Brick Romanesque () is an architectural style and chronological phase of architectural history. The term described Romanesque buildings built of brick; like the subsequent Brick Gothic, it is geographically limited to Northern Germany and the Baltic region. Structures in other regions are not described as Brick Romanesque but as "Romanesque brick-built church" or similar terms.

In comparison to Brick Gothic, Brick Romanesque is a less established and less frequently used term. On the one hand, this is caused by the fact that the Baltic region was only beginning to develop its own stylistic identity during the Romanesque period, on the other by the relatively low number of surviving buildings. Many of the major Brick Gothic edifices had Brick Romanesque predecessors, remains of which are often still visible. Nearly all preserved buildings are churches. The buildings contrast with earlier stone-built churches (Fieldstone churches or Feldsteinkirchen), which were constructed of glacial erratics and rubble.  Such rounded stones limit the potential size of a building; the material and technique do not permit the construction of structures larger than a village church for static reasons. Monumental constructions only became possible through the growing use and perfection of brick building.

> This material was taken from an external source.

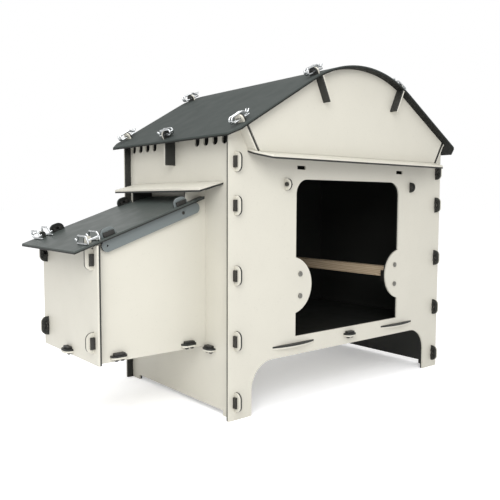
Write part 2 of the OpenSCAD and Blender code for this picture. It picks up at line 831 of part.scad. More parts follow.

Import of technique and style  
Already in the antique Roman Empire huge brick buildings had been erected north of the Alps, but present-day Denmark and present-day northern Germany east of Elbe River never had been part of that empire, and west of the Elbe its rule had been too short to build more than some military camps. Even in the northern Roman provinces, the techniques of building in brick were forgotten with the decay of the empire.

But in Langobardia Major, northern Italy, there was a continuity of building in bricks from late Antiquity to early Middle Ages. In Early Lombard Romanesque style, technique and shapes, later on, typical for the Baltic Sea were already completely developed. During the 12th century, Northern Germany and Denmark, at that time the major power of North Sea and Baltic Sea, imported the techniques and many elements of style from the Padan Region.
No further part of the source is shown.